Lizenzverträge: Schulung für Uni-Angehörige
Eines ihrer wichtigsten Ziele, so Geschäftsführer Herbert Reutimann, sei die bessere Ausbildung der Uni-Angehörigen zum Thema Patente: «Erfolgreiche Forschungsprojekte führen häufig zu interessanten Resultaten, die von den beteiligten Firmen kommerziell umgesetzt werden können.» Damit die Früchte der gemeinsamen Anstrengungen gerecht verteilt werden können, braucht es Lizenzverträge. Unitectra hilft den Uni-Angehörigen, sich im Dschungel von Kooperationen und Patenten zurechtzufinden.
Inzwischen gründen viele Hochschulangehörige ihre eigene Firma, so genannte Spin-offs, um Forschungsresultate selber in klingende Münze umzuwandeln.
Als Vorbild für einen erfolgreichen ETH-Spin-off gilt etwa die Cytos Biotechnology in Schlieren: Vor fünf Jahren hatte der junge Firmengründer ein Zellwachstums-Gen entdeckt und patentieren lassen. Inzwischen hat er bereits 65 Mitarbeiter. Zu seinen Kunden gehören führende Pharmafirmen. Nächstes Jahr will das Jungunternehmen an die Börse.
«Diese Tendenzen zur Kommerzialisierung sind eine Folge der Sparpolitik der letzten Jahrzehnte. Aufhalten lassen sie sich nicht mehr», sagt der Zürcher Gesundheitsökonom Willy Oggier. Eine fragwürdige Entwicklung, findet er. Denn gerade im Pharmabereich gelte der Spruch: Wes Brot ich ess, des Lied ich sing. Bedroht sieht Oggier vor allem die Forschungsfreiheit der Hochschulen: Erkenntnisse, die nicht im Sinne der Industrie sind, könnten in der Schublade verschwinden. Zudem könnte möglicherweise kaum mehr Geld in Forschungsvorhaben fliessen, welche ausserhalb des renditeträchtigen Gentech-Bereichs liegen.

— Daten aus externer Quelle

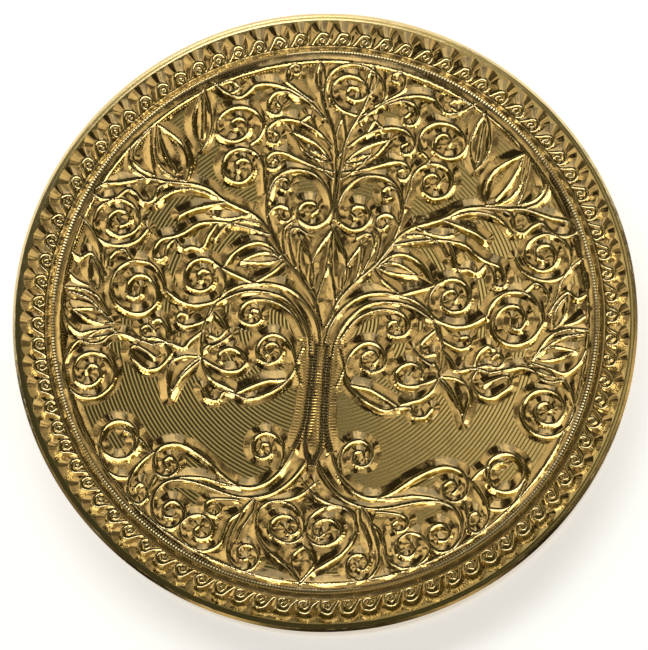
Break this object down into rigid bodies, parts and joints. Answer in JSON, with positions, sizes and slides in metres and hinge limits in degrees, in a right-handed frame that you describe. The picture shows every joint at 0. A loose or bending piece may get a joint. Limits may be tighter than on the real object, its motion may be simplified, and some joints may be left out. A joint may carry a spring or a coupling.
{
  "type": "transit token",
  "caption": "Round brass fare token with a tree and a wave border cut into its face, pressed together from a ring, a reeded collar and a core.",
  "frame": {"origin": "centre of the back face, on the token's axis", "axes": "+Z out of the engraved face, +Y up the tree, +X to the right as the face is read"},
  "size_m": [0.03, 0.03, 0.003],
  "materials": {
    "ring_brass": "turned and lightly polished brass, dark tarnish in the cut border",
    "collar_brass": "finely reeded brass with tarnish between the reeds",
    "core_brass": "turned brass with fine concentric lines, bright cut groove walls and dull tarnished groove floors"
  },
  "bodies": {
    "root": {"outer_ring": "ring_brass", "reeded_collar": "collar_brass", "core_disc": "core_brass"}
  },
  "joints": []
}
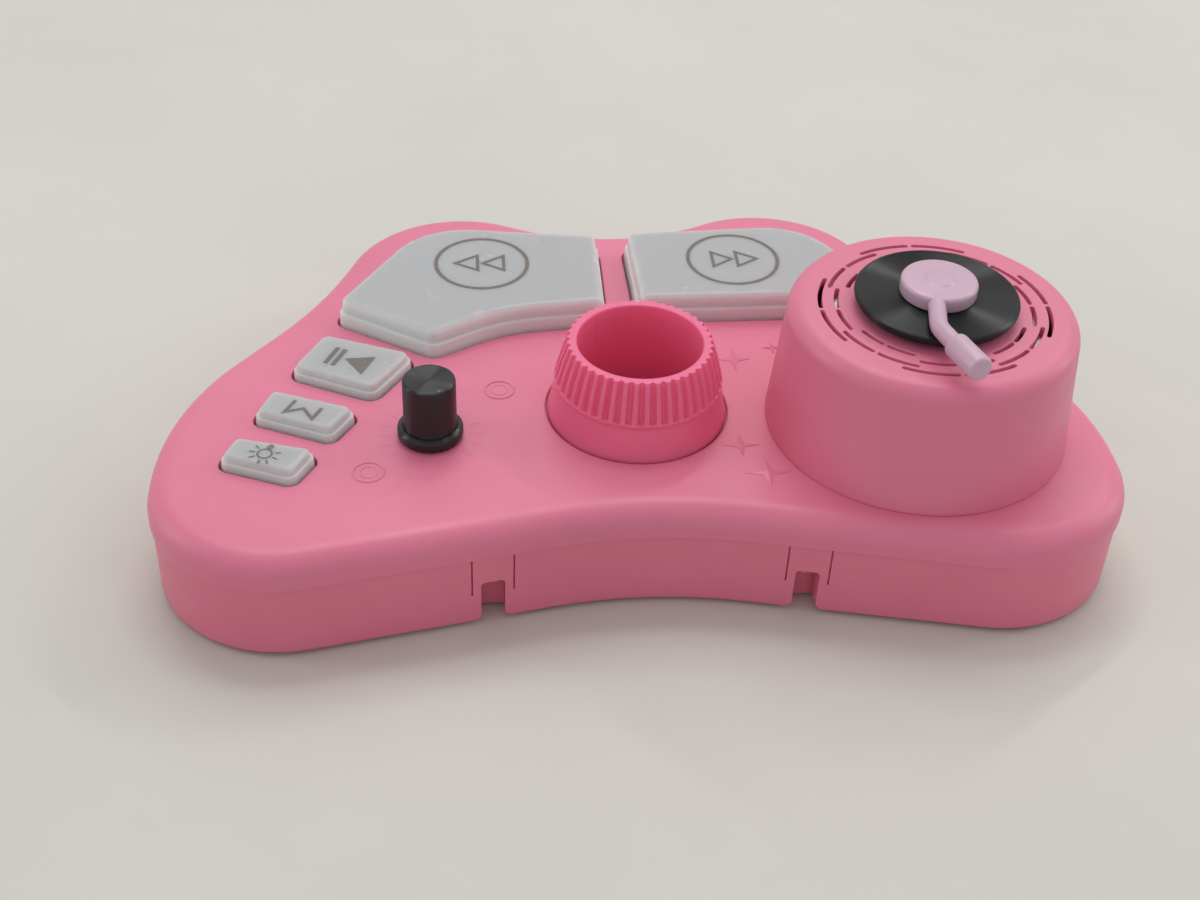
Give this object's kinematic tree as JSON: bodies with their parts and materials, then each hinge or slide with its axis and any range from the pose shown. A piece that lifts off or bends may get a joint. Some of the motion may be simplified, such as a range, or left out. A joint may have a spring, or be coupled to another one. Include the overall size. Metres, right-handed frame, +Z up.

Auch die Zürcher Medizin-Ethikerin Ruth Baumann-Hölzle traut solchen Transferverträgen zwischen den Unis und der Industrie nicht: «Die Unternehmen profitieren vom Wissen, das mit Steuergeldern an den Unis erarbeitet wird: Sie lassen es patentieren und machen damit Riesengewinne.»